You also cover Barcelona, and this past summer the club decided to stick with Ernesto Valverde. His time was short-lived, though, and was fired mid-season. What were your thoughts on the situation and do you think they made the right move at the right time to let him go?
“Nothing about the way that they let him go felt right. Not the timing, not the way it leaked and not the sort of public search that they had for a manager. [They] eventually settled on a guy who I love but clearly wasn’t their number one option.
“The whole thing kind of had a sad ending for a manager, who I think as time goes, will be remembered more fondly than he is right now by Barcelona fans. Especially with the obligation of winning La Liga.
“I think sometimes fans, especially of the giant clubs Barcelona and Real Madrid, take for granted what it takes to win and continue to win.
“Especially coming off of seasons in which Madrid were dominating the Champions League — three in a row — is something incredibly monumental to have. Valverde, in his two full seasons, wins two La Liga titles and gets them back into the Champions League semi-final.
“This narrative about the style of Barcelona, it’s real. Barcelona fans demand to be entertained and I’m on-board with that. I think mega-clubs that can outspend anyone else and can attract the biggest players have the obligation, in my mind, not just to win, but to entertain. Why have the image of a super-club if you’re not going to put on a show?
“I think Valverde, overall, his spell at Barcelona was good to pretty good, not exceptional, but the way that he was treated is the part that really stands out to me. Had they let him go after that second season, I don’t think many would have minded too much.”
The club decided to appoint Quique Setién as Barcelona’s new manager. What are your thoughts in his short time with the club and can we see Setien next year with Barcelona?
“I like [Quique] Setién more than some of the other options that were talked about. I like the guys who want to dominate. The managers whose philosophy is we will have the ball and we want to take the game to you. A lot of people remember Setién’s Betis, where it started off really well and it ended up not so well. That lack of diversity and the approach to the game made the Betis fans sort of tired of his style.
“What really stood out to me about Setién was his days in Las Palmas. That was a team that had just been promoted to La Liga, after more than a decade bouncing around [from] the second and third divisions of Spain. They make it back thirteen years later, eight rounds [into the season] and they are second, bottom of the table with just one win.
“They hire Setién who had never managed in the first division. His best experience was with Lugo in the Segunda division, which was a team that played very attractive football. So, Setién takes over Las Palmas, and comfortably finishes mid-table, with a team that was mostly made of local guys from Las Palmas and had no real big names.
“Not only did they finish in a good spot, and were comfortably away from a relegation spot, they did it with aesthetically pleasing, attack-minded and beautiful soccer. I actually hope that it works for Setién, because his teams are wildly entertaining.

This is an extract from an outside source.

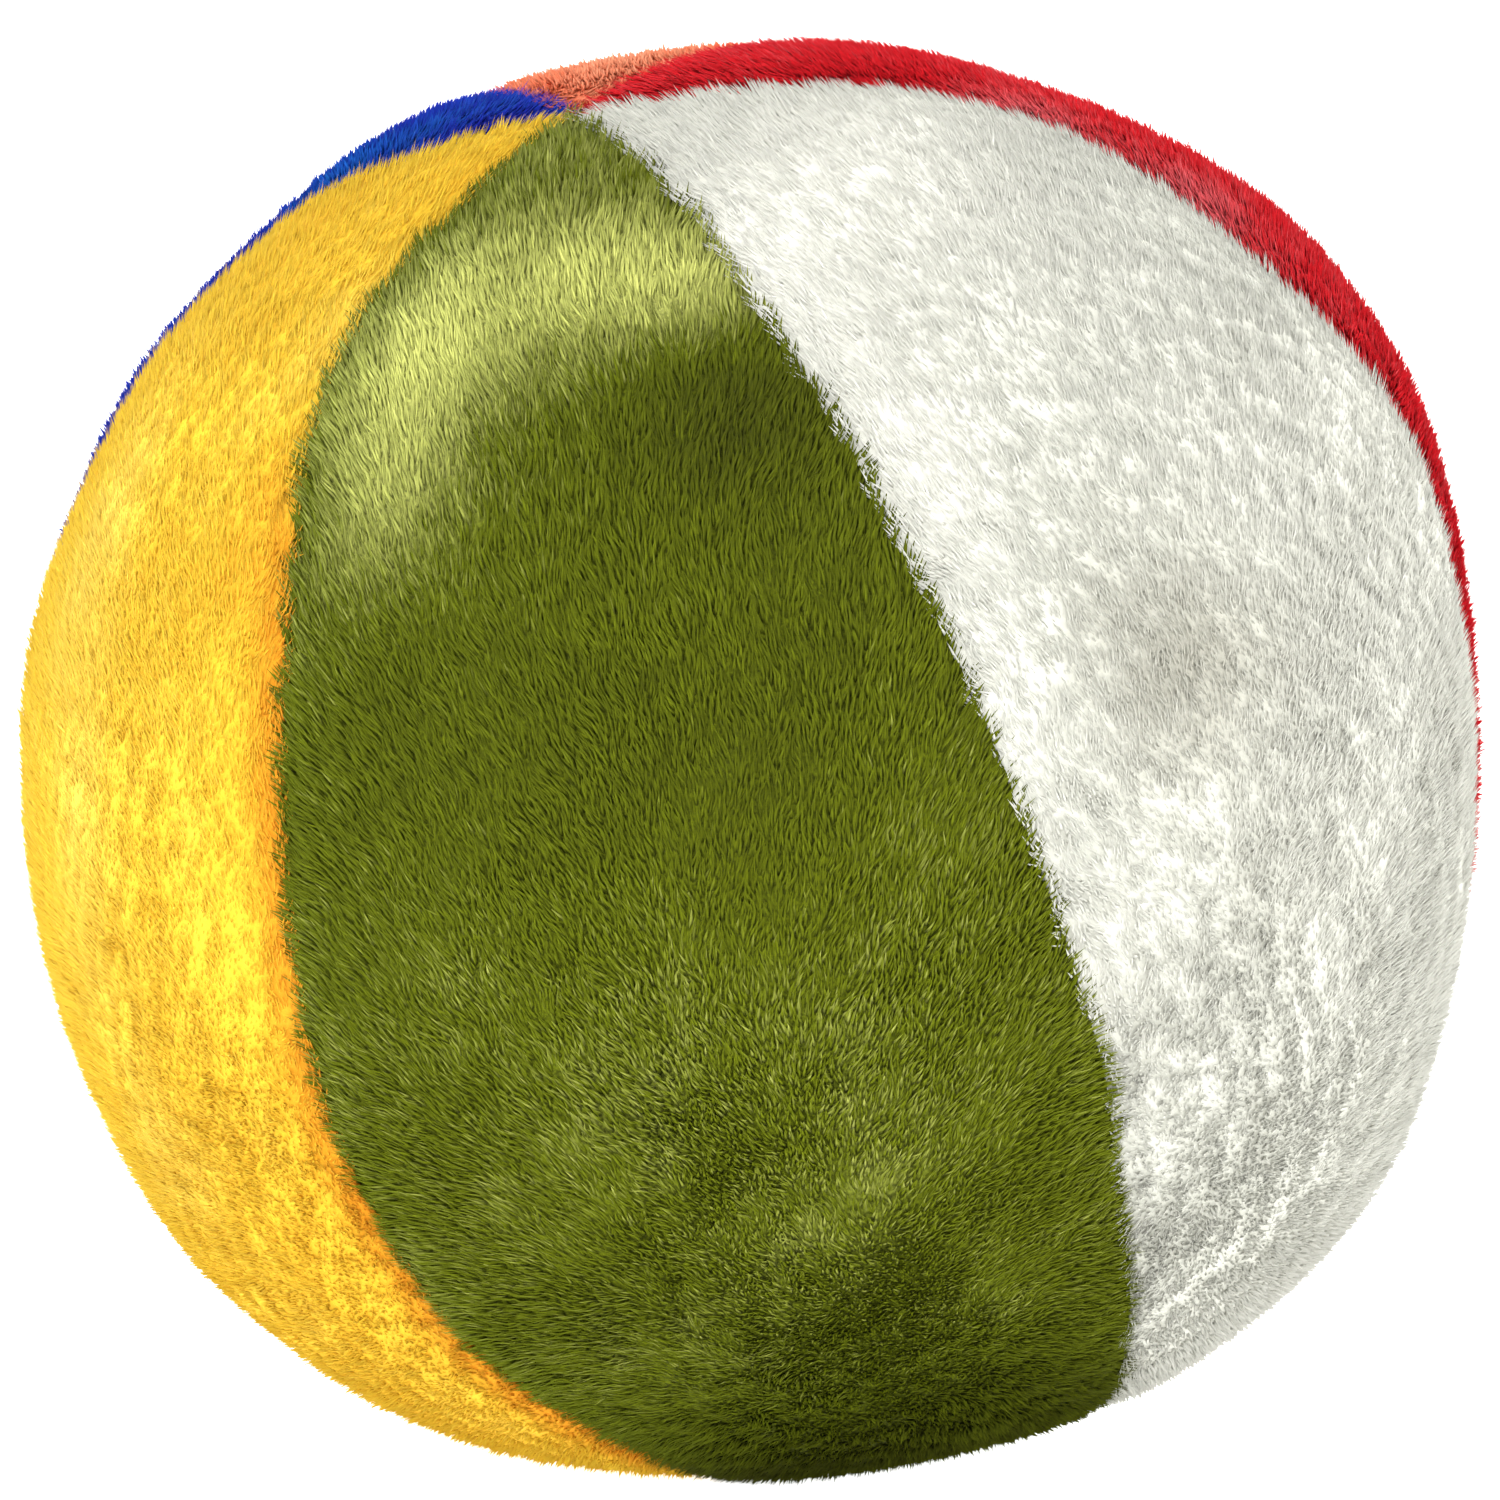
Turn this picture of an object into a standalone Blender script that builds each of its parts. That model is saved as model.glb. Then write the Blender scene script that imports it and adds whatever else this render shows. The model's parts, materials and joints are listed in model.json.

I want to see teams that not only win, but also entertain.”
Will we see Lionel Messi finish his career with Barcelona or do you think he leaves for another club in the near future?
“I’d like to see Messi close out his career at Barcelona because he’s been there essentially since he’s been a young boy.
“Those one club man stories are really special. When you think about Francesco Totti, they’re so rare these days especially for a player of that quality to stay at one club for his entire career.
“I would like to see Messi’s story sort of finish in Barcelona but to be honest, this conversation makes me sad when I think the end of Messi’s career.
“Throughout his career, he’s always talked about potentially finishing off at Newell’s Old Boys which was his boyhood club. It’s a really story-rich club back in Argentina [and] that wouldn’t surprise me.
“For now, because of Messi’s qualities, I actually think we’re going to see him play at an extremely high level for a long time because he could sort of change his game.
“He’s become a better passer [and] he’s developed as, arguably, the best free-kick taker I’ve ever seen later on in his career, to make up for places where he might not have the same acceleration or the same energy.
“I think the sort of evolution of Messi is going to continue such that he might be, over the next couple of years, the best central midfielder on the planet.”
Lautaro Martinez has been linked to Barcelona for a long time. Could you see Martinez as the type of profile that could really fit well with Barcelona and become that perfect long-term replacement for Luis Suarez?
“We’re talking about a player who at 22 is still very new to European football but has really taken Serie A by storm and has really impressed beyond just the goals. Especially when we saw how well and quickly he clicked on the Argentine National team, it was really impressive to watch Lautaro.
“It would be kind of heartbreaking for Inter to lose him this early into his Inter spell but might just be sort of the reality of football when La Liga’s Barcelona and Real Madrid coming knocking. It’s almost too good to refuse for teams.
“Can Lautaro succeed at Barcelona? He’d be surrounded by some of the best players in the game. He has the talent to be a superstar. The question when you make that sort of move is always the mentality of the player and if that’s right then yes, he could absolutely be a superstar in La Liga.”